An architect I worked with once said that architects learn less and less about more and more whereas engineers learn more and more about less and less until finally we knew everything about nothing. This is possibly true in philosophy, where students often get epistemologically depressed (they argue that the theory of knowledge proves that no one can know anything and then they get depressed about it), but I take the stand that this is not the case for most other disciplines. What you study may indeed be very in-depth and highly abstract, but the end result should be a deeper understanding of how this world works, which regardless of the many applications this knowledge may have, I find to be of intrinsic value.  And nowhere is this quest more true and the resulting revelations more natural than through an acute awareness of the people around us.

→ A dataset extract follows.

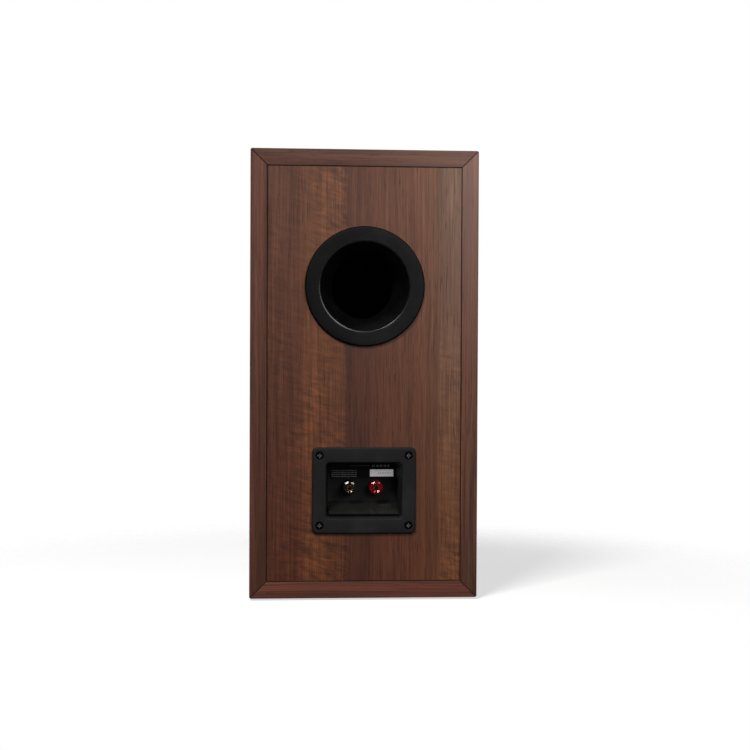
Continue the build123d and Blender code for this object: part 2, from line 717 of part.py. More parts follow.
SPIDER_T = 0.5
SPIDER_ROLLS = 5
SPIDER_IN_R, SPIDER_OUT_R = 16.0, 37.0
SPIDER_RIM_R = 42.5
SPIDER_WAVE = 1.3


def spider_edge(height):
    """Corrugated line from the spider's neck to its rim."""
    width = (SPIDER_OUT_R - SPIDER_IN_R) / SPIDER_ROLLS
    for i in range(SPIDER_ROLLS):
        start = SPIDER_IN_R + i * width
        bulge = SPIDER_WAVE if i % 2 == 0 else -SPIDER_WAVE
        ThreePointArc(
            (start, height), (start + width / 2, height + bulge), (start + width, height)
        )


with BuildPart() as woofer_spider:
    with BuildSketch(WOOFER_SECTION):
        neck_r, rim_r = FORMER_R + 0.05, SPIDER_RIM_R
        low, high = LANDING, LANDING + SPIDER_T
        with BuildLine():
            Line((neck_r, low), (SPIDER_IN_R, low))
            spider_edge(low)
            Line((SPIDER_OUT_R, low), (rim_r, low))
            Line((rim_r, low), (rim_r, high))
            Line((rim_r, high), (SPIDER_OUT_R, high))
            spider_edge(high)
            Line((SPIDER_IN_R, high), (neck_r, high))
            Line((neck_r, high), (neck_r, low))
        make_face()
    revolve(axis=WOOFER_AXIS)
write(woofer_spider, "woofer_spider")

with BuildPart() as woofer_top_plate:
    with BuildSketch(WOOFER_SECTION):
        block(GAP_OUT_R, TOP_PLATE_R, MAGNET_TOP, BASKET_FLOOR)
    revolve(axis=WOOFER_AXIS)
write(woofer_top_plate, "woofer_top_plate")

with BuildPart() as woofer_magnet:
    with BuildSketch(WOOFER_SECTION):
        block(MAGNET_IN_R, MAGNET_OUT_R, MAGNET_BACK, MAGNET_TOP)
    revolve(axis=WOOFER_AXIS)
    chamfer(woofer_magnet.edges().filter_by(GeomType.CIRCLE), 0.8)
write(woofer_magnet, "woofer_magnet")

with BuildPart() as woofer_yoke:
    with BuildSketch(WOOFER_SECTION):
        outline(
            (VENT_R, YOKE_BACK),
            (YOKE_R - 1, YOKE_BACK),
            (YOKE_R, YOKE_BACK + 1),
            (YOKE_R, MAGNET_BACK),
            (GAP_IN_R, MAGNET_BACK),
            (GAP_IN_R, BASKET_FLOOR + 1),
            (VENT_R, BASKET_FLOOR + 1),
        )
    revolve(axis=WOOFER_AXIS)
write(woofer_yoke, "woofer_yoke")

HEAD_R, HEAD_H = 3.8, 2.2
HEX_R = 1.5  # across the flats of the key's socket
HEX_DEPTH = 2.2

with BuildPart() as woofer_screws:
    for screw_x, screw_z in WOOFER_SCREWS:
        with BuildSketch(
            Plane(
                origin=(screw_x, FRONT_Y, WOOFER_Z + screw_z), x_dir=(1, 0, 0), z_dir=(0, 0, -1)
            )
        ):
            with BuildLine():
                Polyline((0, HEAD_H), (0, -WALL), (SCREW_R, -WALL + 3), (SCREW_R, 0))
                Polyline((SCREW_R, 0), (HEAD_R, 0), (HEAD_R, 0.6))
                RadiusArc((HEAD_R, 0.6), (0, HEAD_H), -5.3)
            make_face()
        revolve(axis=axis_y(screw_x, WOOFER_Z + screw_z))
    with BuildSketch(FRONT.offset(PROUD)):
        with Locations(*[(x, WOOFER_Z + y) for x, y in WOOFER_SCREWS]):
            RegularPolygon(HEX_R, 6, major_radius=False)
    extrude(amount=-HEX_DEPTH, mode=Mode.SUBTRACT)
write(woofer_screws, "woofer_screws")

# Terminal block under the frame's lowest spoke.
BLOCK_TOP_Z = WOOFER_Z - 62.15
BLOCK_T = 2.0
BLOCK_Y = (FRONT_Y + 17, FRONT_Y + 27)
BLOCK_RISE = 7.0
BLOCK_HALF_W = 12.0
TAB_T = 0.8
WOOFER_TAB_W, TWEETER_TAB_W = 4.8, 4.0
WOOFER_TAB_X = 7.0
WOOFER_TAB_END = FRONT_Y + 36

with BuildPart() as woofer_terminal_block:
    with BuildSketch(Plane.YZ):
        outline(
            (BLOCK_Y[0], BLOCK_TOP_Z),
            (BLOCK_Y[1], BLOCK_TOP_Z + BLOCK_RISE),
            (BLOCK_Y[1], BLOCK_TOP_Z - BLOCK_T),
            (BLOCK_Y[0], BLOCK_TOP_Z - BLOCK_T),
        )
    extrude(amount=BLOCK_HALF_W, both=True)
write(woofer_terminal_block, "woofer_terminal_block")

# ---- Tweeter ----------------------------------------------------------------------------
TWEETER_SECTION = front_section(TWEETER_Z)
TWEETER_AXIS = axis_y(0, TWEETER_Z)
THROAT_R = 16.4
THROAT = -15.0
DOME_R = 12.7
DOME_TOP = -11.0
DOME_FOOT = THROAT - 1.2
GUIDE_R = 48.0  # where the waveguide meets the flat of the faceplate
TWEETER_PLATE_TOP = -20.0
TWEETER_MAGNET_TOP = TWEETER_PLATE_TOP - 4
TWEETER_MAGNET_BACK = TWEETER_MAGNET_TOP - 13
TWEETER_BACK = TWEETER_MAGNET_BACK - 5
TWEETER_BODY_R = 34.0
TWEETER_PLATE_R = 33.0
TWEETER_GAP_IN_R, TWEETER_GAP_OUT_R = 11.6, 13.7
TWEETER_MAGNET_IN_R, TWEETER_MAGNET_OUT_R = 20.0, 36.0
TWEETER_SCREW_TOP = -0.3
TWEETER_HEX_DEPTH = 1.6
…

In 1998 I made preparations to study abroad. I wanted to gain the character of an independent individual and sought the global perspective cultivated through the diversity of U.S. campuses. After a short detour through hell (a mandatory 30 months military service) I went on to complete a B.Sc. in Electrical Engineering at the University of Washington and accepted a position with Fluke Corporation as a Test Engineer. During this time I had the opportunity to do some of the actual looking for answers to life that I had talked so much about on a more profound level. I have also learnt many things from my stay here, from the basics (at any red-light intersection, the through lane only gets to go after the filter lane) to solving supply chain issues on the other side of the world. However, I believe the most important thing that I took away from these experiences was not so much a set of skills, but a mindset, a way of thinking about things which moves beyond what is stated and what is observed and what is happening, to what is unstated, what is unseen, to what might be happening and to the questions that must be asked in order to move beyond what has been done to what can be done.

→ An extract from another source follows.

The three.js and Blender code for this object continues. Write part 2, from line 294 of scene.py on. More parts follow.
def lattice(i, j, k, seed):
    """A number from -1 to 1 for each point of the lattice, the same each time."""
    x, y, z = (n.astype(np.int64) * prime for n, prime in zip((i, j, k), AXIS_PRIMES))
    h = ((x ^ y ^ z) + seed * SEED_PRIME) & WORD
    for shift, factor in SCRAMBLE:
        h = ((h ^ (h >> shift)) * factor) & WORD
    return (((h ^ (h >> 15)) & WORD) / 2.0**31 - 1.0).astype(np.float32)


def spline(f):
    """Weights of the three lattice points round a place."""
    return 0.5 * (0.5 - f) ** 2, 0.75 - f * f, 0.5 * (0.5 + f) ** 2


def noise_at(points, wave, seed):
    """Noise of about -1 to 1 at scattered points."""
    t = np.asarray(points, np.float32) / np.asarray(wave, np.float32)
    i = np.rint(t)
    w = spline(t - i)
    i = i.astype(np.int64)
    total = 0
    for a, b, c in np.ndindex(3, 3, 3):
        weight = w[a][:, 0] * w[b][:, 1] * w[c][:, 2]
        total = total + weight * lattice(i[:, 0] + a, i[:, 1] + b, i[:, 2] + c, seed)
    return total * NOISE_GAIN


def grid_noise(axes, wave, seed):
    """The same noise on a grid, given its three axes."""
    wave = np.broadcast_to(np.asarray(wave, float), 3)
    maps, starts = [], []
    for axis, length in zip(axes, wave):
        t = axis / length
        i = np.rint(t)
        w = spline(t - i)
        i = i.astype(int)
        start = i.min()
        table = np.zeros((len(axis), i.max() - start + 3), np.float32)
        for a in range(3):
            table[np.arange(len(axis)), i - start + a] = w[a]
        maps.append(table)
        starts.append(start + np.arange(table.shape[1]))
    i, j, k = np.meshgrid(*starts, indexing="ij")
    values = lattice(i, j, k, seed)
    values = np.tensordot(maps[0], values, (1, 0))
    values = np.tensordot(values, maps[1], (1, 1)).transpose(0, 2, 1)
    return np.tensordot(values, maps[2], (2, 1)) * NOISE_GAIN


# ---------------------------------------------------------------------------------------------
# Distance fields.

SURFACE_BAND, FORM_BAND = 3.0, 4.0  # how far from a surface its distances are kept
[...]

The desire to understand more about the society we live in and the rules that govern its organization first motivated me to explore the field of law. Living under the dominion of the law as a child, I now seek to comprehend the law as an integral part of society’s politics, economics and culture. I feel it is a necessary study – one that is integral to the fulfillment of my purpose as a reasonably conscientious being. This want to become a knowledgeable and useful person is a task I have come to view as a personal responsibility.

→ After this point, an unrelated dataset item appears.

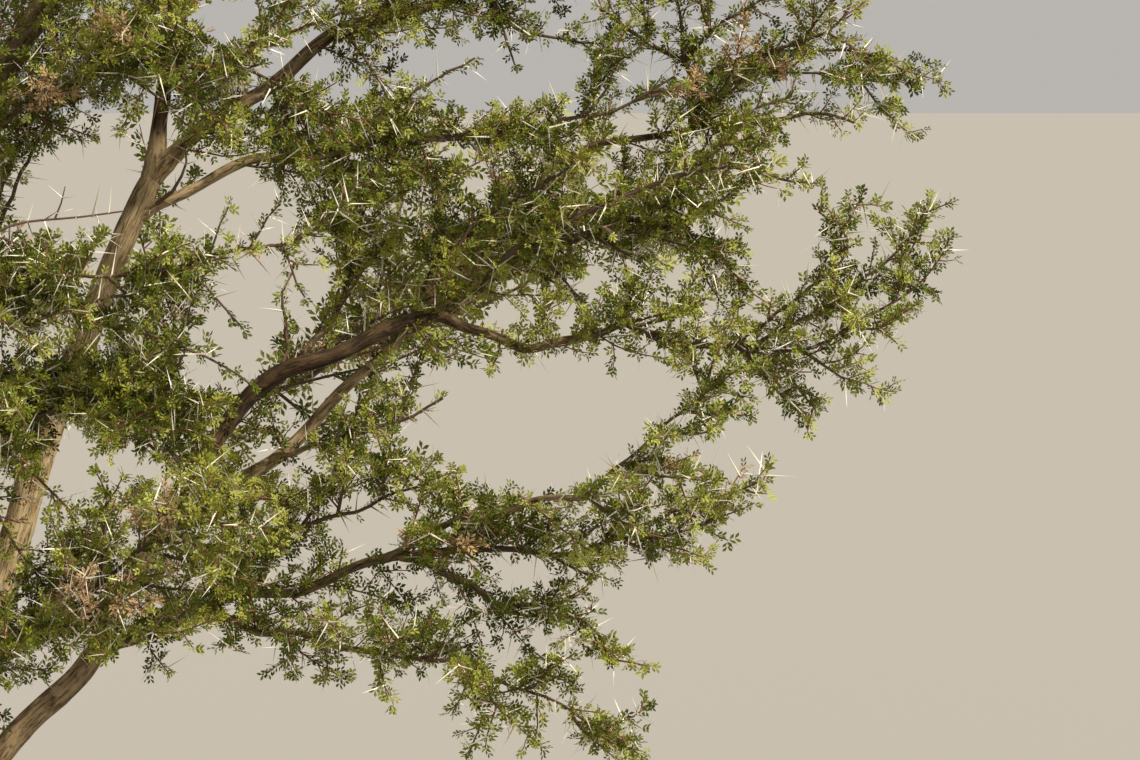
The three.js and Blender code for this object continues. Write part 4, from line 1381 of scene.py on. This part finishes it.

From airplanes to architecture to engineering, the avidity to seek solutions to the little things in life has been invaluable to my analytical and logical development. And I have enjoyed my work and the tangible difference it makes to others. But a recent conversation with an In-House Patent Counsel at work confirmed an intuition that I might find interests other than the study of patent law (which I had originally intended to pursue because of my penchant for science) more fulfilling. Having yet to begin law school, professing to know how to best use the legal education made opportune to me seems unduly early. The study of law as I see it is constituent to applications both within and outside the framework of legal practice. In years to come, I intend for this study to have a wider application to society through my service in whichever field I am called to.